_Stated problem_
Transcribe the material from its first line onward, ending with the line that contains "# Sizes are in millimetres." and adding nothing beyond it.

_Provided entries_
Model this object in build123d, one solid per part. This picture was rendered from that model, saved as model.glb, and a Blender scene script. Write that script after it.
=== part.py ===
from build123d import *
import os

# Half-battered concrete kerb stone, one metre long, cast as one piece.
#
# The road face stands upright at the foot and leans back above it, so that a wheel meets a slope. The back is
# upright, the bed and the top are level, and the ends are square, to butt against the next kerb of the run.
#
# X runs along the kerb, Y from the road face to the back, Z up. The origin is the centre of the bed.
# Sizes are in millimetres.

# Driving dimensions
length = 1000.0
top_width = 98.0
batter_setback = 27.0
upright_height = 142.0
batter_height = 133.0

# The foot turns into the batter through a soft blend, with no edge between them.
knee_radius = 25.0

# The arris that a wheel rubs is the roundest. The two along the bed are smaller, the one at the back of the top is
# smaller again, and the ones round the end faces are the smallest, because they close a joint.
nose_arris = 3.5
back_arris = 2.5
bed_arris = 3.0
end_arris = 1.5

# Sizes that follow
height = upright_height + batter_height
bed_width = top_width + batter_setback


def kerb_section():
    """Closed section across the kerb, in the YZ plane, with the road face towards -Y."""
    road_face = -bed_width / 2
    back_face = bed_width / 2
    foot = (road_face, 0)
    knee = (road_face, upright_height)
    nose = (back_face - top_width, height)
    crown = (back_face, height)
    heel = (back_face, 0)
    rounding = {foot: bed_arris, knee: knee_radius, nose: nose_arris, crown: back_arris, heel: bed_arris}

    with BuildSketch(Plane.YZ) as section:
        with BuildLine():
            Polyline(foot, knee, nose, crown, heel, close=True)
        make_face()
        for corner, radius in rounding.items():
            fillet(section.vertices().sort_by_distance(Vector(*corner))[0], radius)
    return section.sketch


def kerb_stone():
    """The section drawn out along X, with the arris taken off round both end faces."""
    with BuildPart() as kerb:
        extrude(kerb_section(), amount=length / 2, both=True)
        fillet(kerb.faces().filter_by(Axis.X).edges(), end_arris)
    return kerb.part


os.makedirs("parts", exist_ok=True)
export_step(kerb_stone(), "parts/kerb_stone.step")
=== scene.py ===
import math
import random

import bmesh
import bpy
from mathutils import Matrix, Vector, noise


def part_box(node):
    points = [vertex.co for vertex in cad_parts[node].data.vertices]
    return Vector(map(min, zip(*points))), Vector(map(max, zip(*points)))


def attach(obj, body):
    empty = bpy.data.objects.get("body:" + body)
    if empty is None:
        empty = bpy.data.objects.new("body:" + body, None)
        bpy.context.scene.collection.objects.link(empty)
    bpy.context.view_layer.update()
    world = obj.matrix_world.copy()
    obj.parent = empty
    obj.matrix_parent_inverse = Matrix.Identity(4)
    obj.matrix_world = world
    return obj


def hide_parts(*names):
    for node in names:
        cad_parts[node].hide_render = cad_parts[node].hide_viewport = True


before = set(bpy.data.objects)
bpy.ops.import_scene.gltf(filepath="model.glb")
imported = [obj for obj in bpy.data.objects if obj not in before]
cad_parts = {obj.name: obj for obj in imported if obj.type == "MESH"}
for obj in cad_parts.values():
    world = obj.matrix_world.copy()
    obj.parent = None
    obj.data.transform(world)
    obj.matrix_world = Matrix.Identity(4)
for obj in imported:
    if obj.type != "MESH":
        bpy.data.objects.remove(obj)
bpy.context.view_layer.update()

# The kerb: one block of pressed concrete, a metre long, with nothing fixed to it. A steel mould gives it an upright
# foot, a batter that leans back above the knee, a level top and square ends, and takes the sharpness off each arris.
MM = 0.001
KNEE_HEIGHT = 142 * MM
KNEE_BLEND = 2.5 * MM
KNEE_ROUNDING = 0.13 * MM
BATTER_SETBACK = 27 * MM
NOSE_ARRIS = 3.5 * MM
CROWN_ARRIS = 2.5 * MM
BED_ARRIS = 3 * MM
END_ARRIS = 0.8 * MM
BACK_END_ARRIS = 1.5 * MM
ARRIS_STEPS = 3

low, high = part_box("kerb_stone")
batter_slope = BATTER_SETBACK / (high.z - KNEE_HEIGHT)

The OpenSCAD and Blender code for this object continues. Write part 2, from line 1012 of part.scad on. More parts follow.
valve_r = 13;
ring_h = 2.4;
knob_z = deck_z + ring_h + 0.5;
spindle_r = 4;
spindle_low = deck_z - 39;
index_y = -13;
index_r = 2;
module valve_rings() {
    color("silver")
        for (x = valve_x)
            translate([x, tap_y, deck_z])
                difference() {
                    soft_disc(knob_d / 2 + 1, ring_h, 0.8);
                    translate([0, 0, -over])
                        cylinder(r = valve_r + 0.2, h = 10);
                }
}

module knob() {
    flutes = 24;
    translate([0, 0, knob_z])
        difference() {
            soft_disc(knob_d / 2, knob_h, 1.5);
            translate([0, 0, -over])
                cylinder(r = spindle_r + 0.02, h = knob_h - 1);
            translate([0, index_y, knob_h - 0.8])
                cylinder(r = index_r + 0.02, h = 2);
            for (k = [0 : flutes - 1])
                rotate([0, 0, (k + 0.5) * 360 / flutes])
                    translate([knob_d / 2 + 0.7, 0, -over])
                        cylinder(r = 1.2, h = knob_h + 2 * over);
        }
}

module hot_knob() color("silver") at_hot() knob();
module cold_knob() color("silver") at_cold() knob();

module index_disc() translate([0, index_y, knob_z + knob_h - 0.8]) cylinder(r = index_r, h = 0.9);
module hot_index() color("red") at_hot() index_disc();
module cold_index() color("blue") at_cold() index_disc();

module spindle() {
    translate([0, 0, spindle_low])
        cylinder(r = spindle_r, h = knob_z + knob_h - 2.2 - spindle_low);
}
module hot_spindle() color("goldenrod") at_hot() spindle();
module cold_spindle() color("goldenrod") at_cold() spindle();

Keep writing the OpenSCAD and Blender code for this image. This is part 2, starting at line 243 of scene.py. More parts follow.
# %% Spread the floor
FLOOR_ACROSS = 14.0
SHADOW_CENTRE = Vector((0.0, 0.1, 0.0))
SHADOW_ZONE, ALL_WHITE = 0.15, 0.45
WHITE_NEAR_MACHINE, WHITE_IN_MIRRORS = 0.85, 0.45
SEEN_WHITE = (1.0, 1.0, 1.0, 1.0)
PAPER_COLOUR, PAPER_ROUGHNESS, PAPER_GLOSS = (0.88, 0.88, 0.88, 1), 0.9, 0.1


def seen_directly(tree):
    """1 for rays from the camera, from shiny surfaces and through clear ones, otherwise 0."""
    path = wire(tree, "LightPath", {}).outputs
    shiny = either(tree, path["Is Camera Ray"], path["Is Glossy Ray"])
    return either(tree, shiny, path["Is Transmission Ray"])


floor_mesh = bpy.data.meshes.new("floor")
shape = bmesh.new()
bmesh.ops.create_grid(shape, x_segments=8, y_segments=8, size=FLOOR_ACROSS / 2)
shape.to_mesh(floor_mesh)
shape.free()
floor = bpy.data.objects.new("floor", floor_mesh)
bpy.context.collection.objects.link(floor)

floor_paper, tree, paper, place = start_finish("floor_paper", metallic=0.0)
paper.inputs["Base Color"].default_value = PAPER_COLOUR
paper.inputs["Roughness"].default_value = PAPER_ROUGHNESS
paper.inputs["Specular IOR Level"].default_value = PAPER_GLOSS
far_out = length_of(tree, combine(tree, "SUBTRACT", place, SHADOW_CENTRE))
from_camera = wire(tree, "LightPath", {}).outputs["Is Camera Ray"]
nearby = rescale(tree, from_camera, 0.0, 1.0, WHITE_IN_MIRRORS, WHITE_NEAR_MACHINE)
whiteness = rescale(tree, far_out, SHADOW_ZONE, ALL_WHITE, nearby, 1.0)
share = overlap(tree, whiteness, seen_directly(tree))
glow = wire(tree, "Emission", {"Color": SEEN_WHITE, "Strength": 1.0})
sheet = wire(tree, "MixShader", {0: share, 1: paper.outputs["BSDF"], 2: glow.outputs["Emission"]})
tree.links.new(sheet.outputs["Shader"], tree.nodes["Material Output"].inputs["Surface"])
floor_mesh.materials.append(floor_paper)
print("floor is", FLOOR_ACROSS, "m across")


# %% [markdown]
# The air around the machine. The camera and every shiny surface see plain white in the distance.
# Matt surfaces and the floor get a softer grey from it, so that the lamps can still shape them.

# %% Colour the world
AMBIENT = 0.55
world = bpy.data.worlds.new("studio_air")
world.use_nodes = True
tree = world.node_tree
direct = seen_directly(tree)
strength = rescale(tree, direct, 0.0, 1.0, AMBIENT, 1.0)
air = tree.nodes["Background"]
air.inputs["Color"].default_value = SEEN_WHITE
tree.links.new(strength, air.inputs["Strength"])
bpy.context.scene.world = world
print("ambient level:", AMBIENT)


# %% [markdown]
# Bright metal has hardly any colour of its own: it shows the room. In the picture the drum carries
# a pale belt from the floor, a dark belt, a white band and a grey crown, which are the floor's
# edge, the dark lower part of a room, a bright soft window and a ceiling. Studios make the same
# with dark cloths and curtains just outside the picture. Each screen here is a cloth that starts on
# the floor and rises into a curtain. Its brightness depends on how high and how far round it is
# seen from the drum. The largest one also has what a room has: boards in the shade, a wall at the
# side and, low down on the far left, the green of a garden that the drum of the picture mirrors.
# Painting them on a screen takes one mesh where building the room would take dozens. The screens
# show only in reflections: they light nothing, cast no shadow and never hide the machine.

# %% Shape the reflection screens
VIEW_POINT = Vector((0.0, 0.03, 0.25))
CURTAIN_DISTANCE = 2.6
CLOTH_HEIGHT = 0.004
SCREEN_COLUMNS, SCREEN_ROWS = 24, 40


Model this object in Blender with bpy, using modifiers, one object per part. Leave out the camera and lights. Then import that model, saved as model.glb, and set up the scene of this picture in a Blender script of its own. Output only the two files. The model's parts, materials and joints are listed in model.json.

_Result of this exercise_
Model this object in build123d, one solid per part. This picture was rendered from that model, saved as model.glb, and a Blender scene script. Write that script after it.
=== part.py ===
from build123d import *
import os

# Half-battered concrete kerb stone, one metre long, cast as one piece.
#
# The road face stands upright at the foot and leans back above it, so that a wheel meets a slope. The back is
# upright, the bed and the top are level, and the ends are square, to butt against the next kerb of the run.
#
# X runs along the kerb, Y from the road face to the back, Z up. The origin is the centre of the bed.
# Sizes are in millimetres.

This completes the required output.